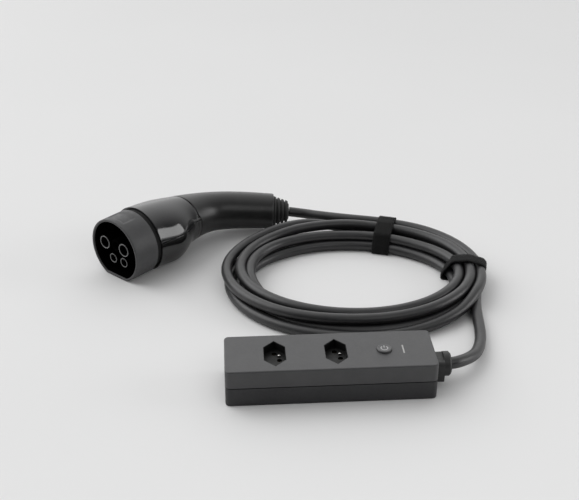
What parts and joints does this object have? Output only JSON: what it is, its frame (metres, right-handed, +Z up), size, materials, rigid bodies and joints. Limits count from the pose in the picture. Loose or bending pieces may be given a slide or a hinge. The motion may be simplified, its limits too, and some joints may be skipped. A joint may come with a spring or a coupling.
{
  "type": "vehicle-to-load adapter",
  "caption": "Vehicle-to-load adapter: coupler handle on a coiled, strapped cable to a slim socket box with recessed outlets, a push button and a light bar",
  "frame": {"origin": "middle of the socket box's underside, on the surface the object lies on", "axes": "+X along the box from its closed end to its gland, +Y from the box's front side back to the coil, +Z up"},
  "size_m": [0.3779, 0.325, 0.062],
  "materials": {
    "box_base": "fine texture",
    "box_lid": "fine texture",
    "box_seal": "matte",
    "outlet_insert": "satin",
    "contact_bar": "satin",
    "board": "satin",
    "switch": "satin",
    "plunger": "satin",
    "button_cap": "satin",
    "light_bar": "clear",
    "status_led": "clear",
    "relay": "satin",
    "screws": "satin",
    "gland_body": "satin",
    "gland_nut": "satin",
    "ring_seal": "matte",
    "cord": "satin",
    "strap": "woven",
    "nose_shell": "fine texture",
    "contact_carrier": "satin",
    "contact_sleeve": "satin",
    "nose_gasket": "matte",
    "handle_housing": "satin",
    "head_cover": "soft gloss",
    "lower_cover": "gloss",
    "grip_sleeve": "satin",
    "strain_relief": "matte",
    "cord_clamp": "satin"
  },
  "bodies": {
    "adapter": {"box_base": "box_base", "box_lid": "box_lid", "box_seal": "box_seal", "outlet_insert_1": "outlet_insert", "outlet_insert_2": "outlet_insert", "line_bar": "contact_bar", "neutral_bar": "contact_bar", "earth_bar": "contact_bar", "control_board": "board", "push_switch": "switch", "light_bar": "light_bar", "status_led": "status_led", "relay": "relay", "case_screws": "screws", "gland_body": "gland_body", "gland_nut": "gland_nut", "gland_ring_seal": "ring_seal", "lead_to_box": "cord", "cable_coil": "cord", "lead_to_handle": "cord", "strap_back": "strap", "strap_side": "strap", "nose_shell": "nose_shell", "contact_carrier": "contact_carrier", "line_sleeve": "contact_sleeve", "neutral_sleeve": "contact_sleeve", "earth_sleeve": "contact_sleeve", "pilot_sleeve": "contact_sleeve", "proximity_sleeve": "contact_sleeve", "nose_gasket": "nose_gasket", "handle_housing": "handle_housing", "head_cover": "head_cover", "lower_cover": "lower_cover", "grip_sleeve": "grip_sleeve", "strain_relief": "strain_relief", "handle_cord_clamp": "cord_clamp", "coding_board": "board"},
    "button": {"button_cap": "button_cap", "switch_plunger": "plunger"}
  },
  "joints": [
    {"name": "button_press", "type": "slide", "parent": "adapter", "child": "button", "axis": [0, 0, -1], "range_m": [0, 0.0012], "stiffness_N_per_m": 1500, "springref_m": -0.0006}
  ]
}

→ **Aim**
Locate the lines above that hold the word "slide". Show every one of them.

→ **Output for this exercise**
What parts and joints does this object have? Output only JSON: what it is, its frame (metres, right-handed, +Z up), size, materials, rigid bodies and joints. Limits count from the pose in the picture. Loose or bending pieces may be given a slide or a hinge. The motion may be simplified, its limits too, and some joints may be skipped. A joint may come with a spring or a coupling.
    {"name": "button_press", "type": "slide", "parent": "adapter", "child": "button", "axis": [0, 0, -1], "range_m": [0, 0.0012], "stiffness_N_per_m": 1500, "springref_m": -0.0006}